The Utah State Bar received two informal complaints, in 2001 and 2005, about the deluge of motions Rose was filing and the quality of her work. Rose asked to postpone the investigation to accommodate concerns about her health and both cases were delayed until 2007, according to court documents.

In December 2007, the Bar’s Office of Professional Conduct (OPC) filed a formal complaint in 3rd District Court alleging a dozen violations of rules concerning competence, conflict of interest and the merit of claims, among other areas.

Court documents say Rose filed numerous motions seeking dismissal of the complaint, extensions of deadlines, a change of venue and disqualification of judges assigned to hear the matter. She also alleged the OPC’s action against her was unconstitutional and invoked her Fifth Amendment right against self-incrimination, claiming she did not have to produce requested documents.

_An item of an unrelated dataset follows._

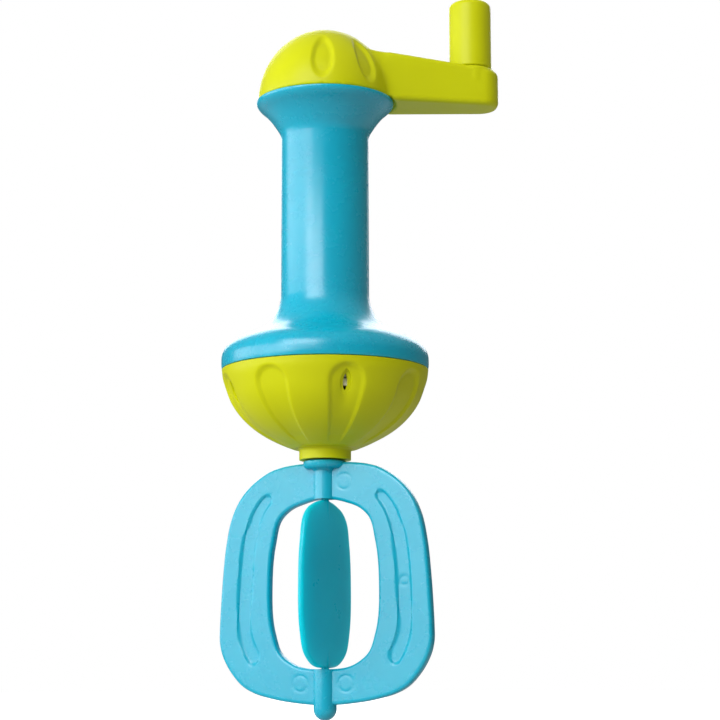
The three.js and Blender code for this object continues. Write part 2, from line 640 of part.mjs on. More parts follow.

After a default judgment was entered against Rose in July 2010, she continued to file motion after motion to delay a sanctions hearing, the Supreme Court said in its opinion. The proceeding was finally scheduled for February 2012 but delayed again when Rose said her father was dying and that she was “mentally and emotionally incapable of functioning for the hearing,” court documents say.

Rose continued to file motions asking for dismissal of the case and contending the District Court did not have authority over attorney discipline proceedings. Her motions were denied and a sanctions hearing was held in August 2015.

At the beginning of the hearing, Rose told 3rd District Judge Royal Hansen that she denied the allegations but believed any defense she raised would be futile, according to court documents.

“I think it’s fair to say I know how this will go, I know how the end result will be, and I’m done,” Rose said.

She left the hearing and did not return. In November 2015, Hansen issued his findings that Rose had violated professional rules and an order disbarring her. Rose appealed the order to the Utah Supreme Court; by then, the case record had exceeded 28,000 pages.

Writing for the court, Justice John Pearce said there is no doubt Rose believes she did not violate the rules. However, she launched a “broadside attack” on the attorney discipline system, rather than explicitly arguing that she did not commit the underlying violations or explicitly claiming that Hansen had applied the wrong sanction, he said.

“While we recognize that disbarment is the most serious sanction a court may impose on an attorney for professional conduct violations, we acknowledge that Rose did not challenge the substance of the district court’s sanction, opting instead to level constitutional challenges to the entire attorney discipline system,” Pearce wrote. “Rose’s arguments are inadequately briefed, and to the extent we can decipher them, they are without merit.”

Joining in the opinion were Chief Justice Matthew Durrant, Associate Chief Justice Thomas Lee, Justice Christine Durham and Utah Court of Appeals Judge Jill Pohlman. Pohlman sat in on the case in place of Justice Deno Himonas, who recused himself because he had handled the case as a 3rd District judge for a few years before he was appointed to the Supreme Court.

Editor’s note: Jennifer Napier-Pearce, the wife of state Supreme Court Justice John Pearce, is the editor of The Salt Lake Tribune.